Desta vez o alerta foi suficientemente forte para que todos prestassem atenção: parte considerável do açúcar produzido neste ano está armazenada no porto de Santos à espera de compradores. O Brasil perdeu espaço no mercado internacional desse produto para a Índia. O motivo da perda de competitividade brasileira está no preço muito alto do frete marítimo. Desde março este componente do custo do açúcar acumula altas sucessivas. Nos últimos oito meses, o preço do frete aumentou 110%. Resultado: as tradings que normalmente comercializam 70% do volume do ano até novembro, no atual momento conseguiram embarcar apenas 55% do açúcar produzido.
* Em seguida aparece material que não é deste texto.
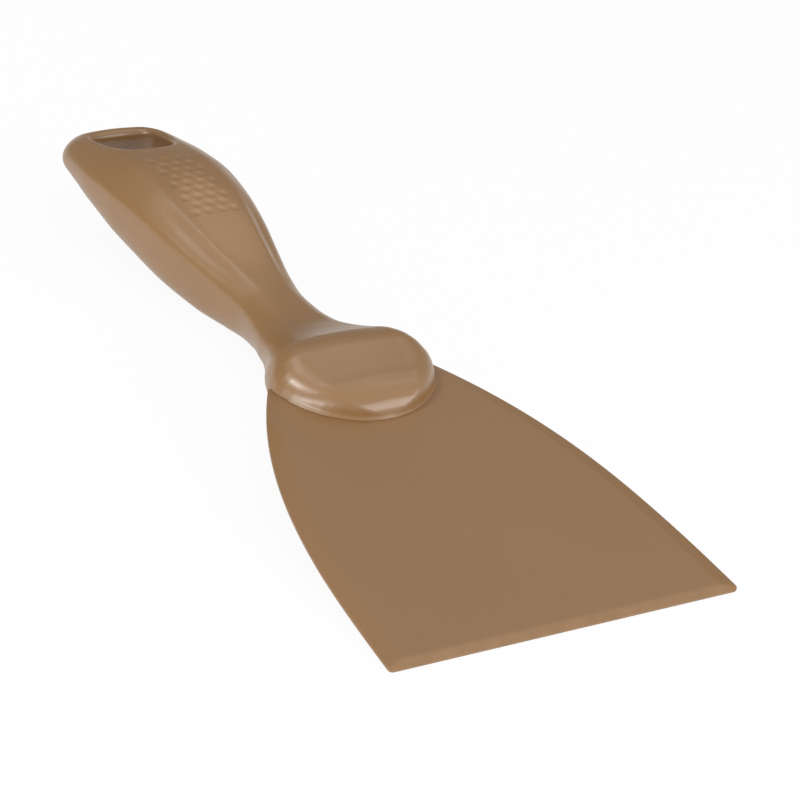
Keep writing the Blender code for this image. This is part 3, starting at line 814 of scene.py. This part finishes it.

Os problemas do frete marítimo estão relacionados aos investimentos em infra-estrutura, especialmente a portuária. Desde o final da década passada, quando o País acelerou o fluxo exportador, o histórico quadro de baixos investimentos na infra-estrutura começou a mostrar seus dramáticos efeitos. Levantamento elaborado pelo Centro de Estudos em Logística da Universidade Federal do Rio de Janeiro (UFRJ) mostrou, por exemplo, que a movimentação de contêineres no Brasil cresceu em ritmo muito mais acelerado do que os de seus competidores. De 1996 a 2004, o volume aumentou 218%, enquanto a média nos principais exportadores mundiais foi de 108%. Nos dois últimos anos do período analisado, o uso de contêineres no Brasil avançou 44%. Isto com a mesma infra-estrutura de transporte e portuária de mais de vinte anos atrás.
É fato que nos últimos doze anos foram feitos investimentos, mas muito aquém do necessário. Estudo da Associação Brasileira da Infra-estrutura e Indústria de Base (Abdib) mostrou que para o Brasil efetivamente competir em igualdade de condições com os demais integrantes do Bric (Brasil, Rússia, Índia e China) seriam necessários investimentos anuais de US$ 4 bilhões em transportes. Porém, como revelou a pesquisa da entidade, entre 1995 e 2004 o volume de investimentos no setor foi de US$ 19 bilhões, média de US$ 1,9 bilhão, menos da metade do que seria necessário para manter a competitividade do produto brasileiro no mercado internacional. O resultado dessa escolha pode ser encontrado no açúcar encalhado no porto de Santos.
Boa parte da responsabilidade pelos frágeis investimentos na infra-estrutura portuária é do Estado. No final de 2004 o governo lançou a Agenda Portos, um conjunto de 64 projetos a serem realizados nos onze principais portos do País. O esforço procurava acompanhar a expansão do volume de exportações do País. Porém, das 64 ações planejadas há mais de três anos, apenas 18 foram realizadas e pagas. Para a Abdib, a principal razão da lenta implementação da Agenda Portos é da ausência de projetos, além de graves problemas de gerenciamento das obras em execução.
É verdade que a iniciativa privada, depois da longa espera por uma ação coordenada do setor público para recuperar a estrutura portuária, reagiu para amenizar as deficiências. Em abril deste ano, a Agência Nacional de Transportes Aquaviários (Antaq) analisava cerca de 25 pedidos para a construção e exploração de Terminal de Uso Privativo (TUP) e Misto, o que configura uma oportunidade de negócios para empresas de diferentes rumos. Se aprovados pela agência, esses empreendimentos representariam aportes de R$ 4 bilhões no setor. A lógica dessa iniciativa é de que frente ao caos da infra-estrutura os empresários estão desenvolvendo seus próprios portos para não dependerem do governo.
O custo do frete marítimo, no entanto, não depende apenas dos investimentos na infra-estrutura portuária. Além do peso da carência de instalações eficientes, há, é claro, a grave questão cambial. Para minimizar perdas com o dólar tão desvalorizado, as exportadoras de açúcar, para manter o exemplo desse produto, mantêm estocado o produto na safra, quando os preços normalmente caem, para vender o produto, em condições bem melhores, na entressafra. Neste ano, porém, a Índia entrou nesse mercado de forma muito significativa com preços bem menores que os da oferta brasileira. Este fato, ao lado da escalada do custo do frete, acabou por retirar o açúcar brasileiro do mercado mundial neste momento.
A pressão desse conjunto de fatores, tanto os baixos investimentos em infra-estrutura de transportes como a profunda desvalorização do dólar, afeta pesadamente as exportações brasileiras. Merece atenção o dado da Secretaria de Comércio Exterior (Secex) de que, nas quatro primeiras semanas de novembro, o saldo médio diário das exportações foi 35,5% menor do que no mesmo período de 2006. Se atitudes corretas não forem tomadas, em breve, não será apenas o açúcar que estará encalhado nos armazéns dos portos brasileiros.